Für Frisch-Kenner ist das Buch eine Pflichtlektüre; dass es darüber hinaus von Interesse ist, würde ich eher bezweifeln.
Ursula Priess: Sturz durch alle Spiegel. Zürich: Amman, 2009. Pappband, 171 Seiten. 18,95 €.
Wolfgang Hilbig, Max Frisch, Walter Jens, …
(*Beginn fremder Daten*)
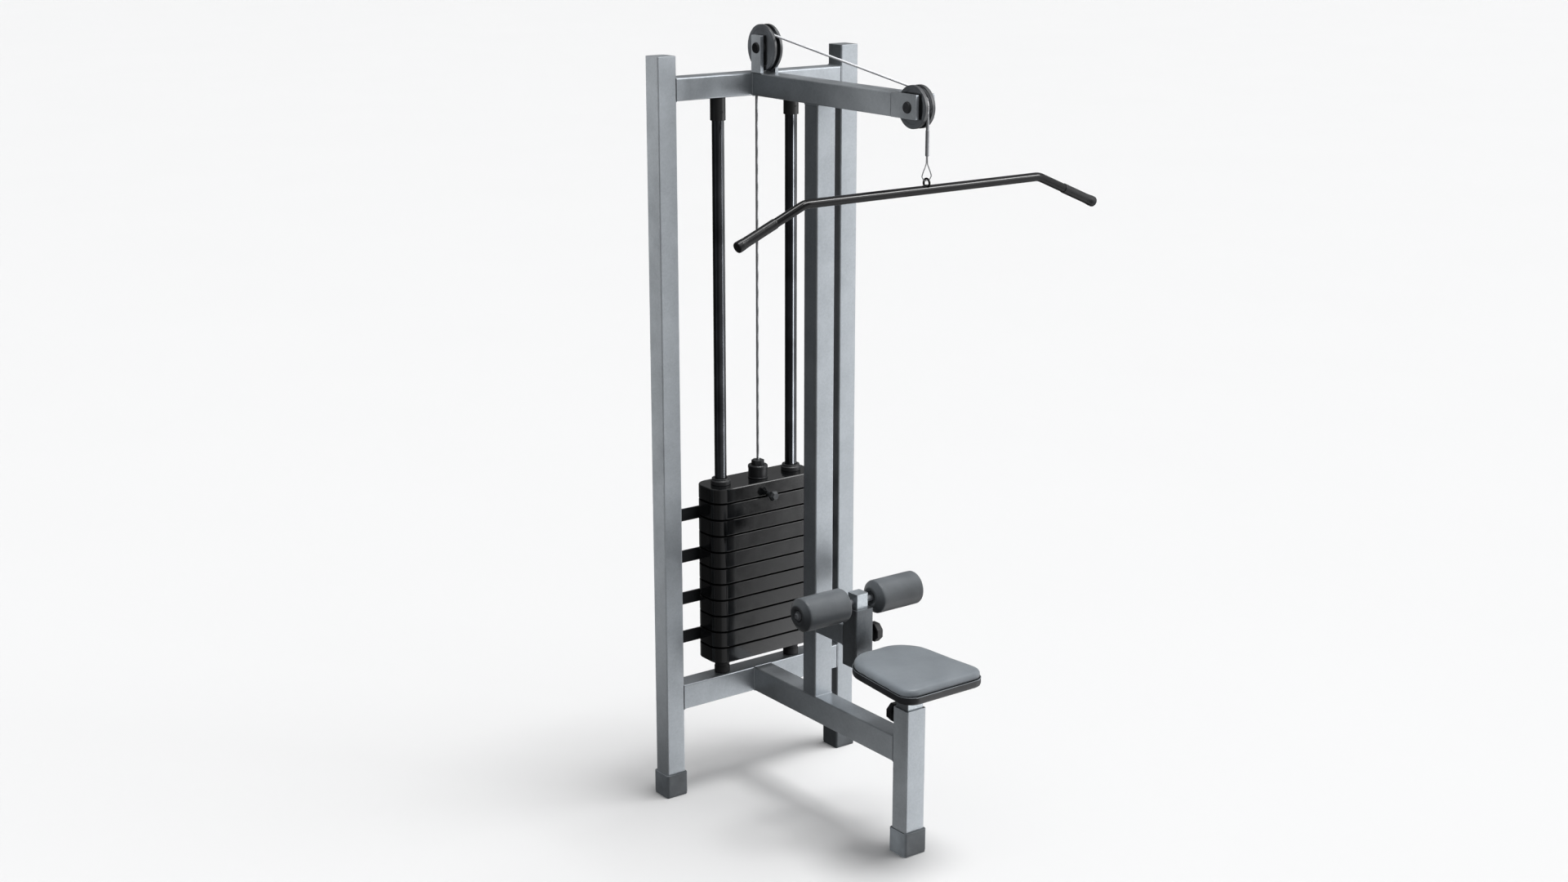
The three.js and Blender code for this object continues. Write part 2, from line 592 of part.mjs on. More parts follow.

Ich wundere mich (und wundere mich unter dem Gesichtspunkt einer Gewinnerwartung bei den Verlagen auch wieder nicht), dass nahe Angehörige so häufig Verleger finden, die ihnen allzu private Themen abnehmen. Natürlich sind prominente Autoren nicht unantastbar. Natürlich dürfen über sie Biografien geschrieben werden. Vielleicht dürfen dabei auch private Dinge eine Rolle spielen. Aber ich finde, dass mich bestimmte Konflikte und Begebenheiten, die das Innerste zwischen Familienmitgliedern berühren, nichts angehen.
Über die Demenzerkrankung von Walter Jens, das Sexualleben von Wolfgang Hilbig oder das problematische Verhältnis zwischen Max Frisch und seiner Tochter muss (und will) ich eigentlich gar nicht so viel wissen, als dass ich zu einem Buch greifen würde, das sich fast ausschließlich damit befasst.
Warum hat sie nicht einfach nur eine Biografie ihres Vaters geschrieben?
In der allgemeinen Tendenz würde ich da zustimmen, aber der Fall Max Frisch scheint mir doch ein wenig anders zu liegen. Frisch selbst hat sich und sein Leben/Erleben immer als einen exemplarischen Fall behandelt und sich selbst als eine öffentliche Person inszeniert. Er hat dabei auch recht unverstellt über seine Tochter geschrieben, so dass ich ihr durchaus das Recht zugestehen würde, sich öffentlich mit ihrer Sicht der Dinge auseinanderzusetzen. Und gerade in dieser Hinsicht ist das Buch auch durchaus gelungen. Wahrscheinlich wäre sie an dem Projekt einer Biografie gescheitert, weil ein objektivierender Zugriff auf Frischs Person gar nicht ihr Interesse ist.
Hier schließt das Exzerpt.